Typographic Text Generation with Off-the-Shelf Diffusion Model
KhayTze Peong, Seiichi Uchida, Daichi Haraguchi
TL;DR
This work addresses the challenge of generating typography with diffusion models while enabling explicit control over font styles, colors, and text effects, as well as seamless integration with predefined backgrounds. It introduces a system that fuses two off-the-shelf diffusion approaches: ControlNet with edge-conditioned guidance for precise glyph shapes and Blended Latent Diffusion for natural background merging. The methodology leverages edge-based text manipulation to intuitively program complex text effects and extends to post-processing where text is added or edited on existing imagery.
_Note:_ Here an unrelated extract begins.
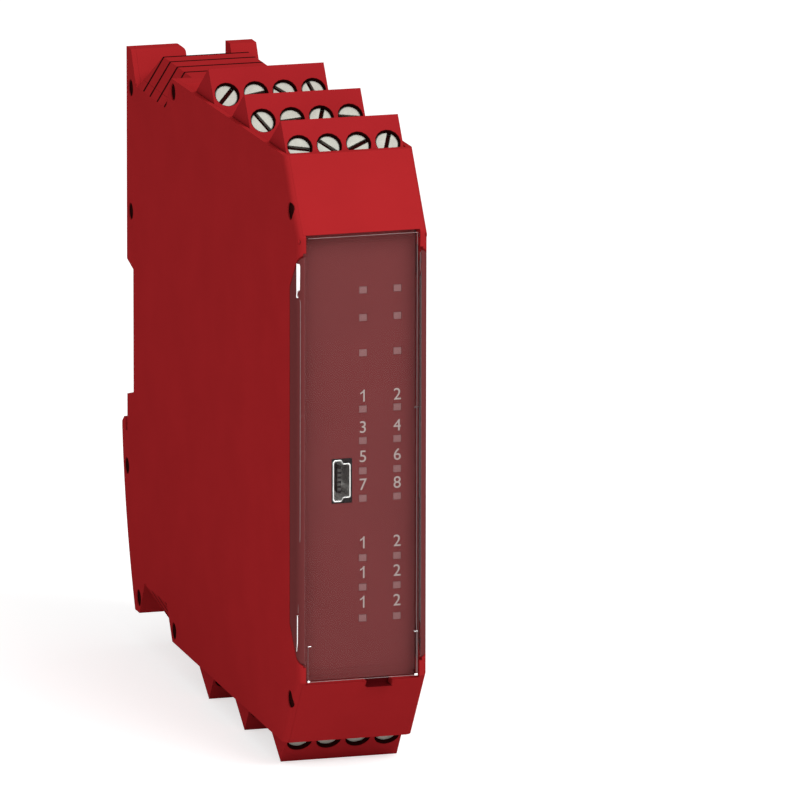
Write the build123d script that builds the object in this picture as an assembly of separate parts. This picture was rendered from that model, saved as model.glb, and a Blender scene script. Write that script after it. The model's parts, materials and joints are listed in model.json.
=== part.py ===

Empirical results show strong letter legibility and font fidelity, competitive or superior performance against baselines, and practical utility for typographic design, albeit with limitations on very small text and occasional misplacements.
Abstract
Recent diffusion-based generative models show promise in their ability to generate text images, but limitations in specifying the styles of the generated texts render them insufficient in the realm of typographic design. This paper proposes a typographic text generation system to add and modify text on typographic designs while specifying font styles, colors, and text effects. The proposed system is a novel combination of two off-the-shelf methods for diffusion models, ControlNet and Blended Latent Diffusion. The former functions to generate text images under the guidance of edge conditions specifying stroke contours. The latter blends latent noise in Latent Diffusion Models (LDM) to add typographic text naturally onto an existing background. We first show that given appropriate text edges, ControlNet can generate texts in specified fonts while incorporating effects described by prompts. We further introduce text edge manipulation as an intuitive and customizable way to produce texts with complex effects such as ``shadows'' and ``reflections''. Finally, with the proposed system, we successfully add and modify texts on a predefined background while preserving its overall coherence.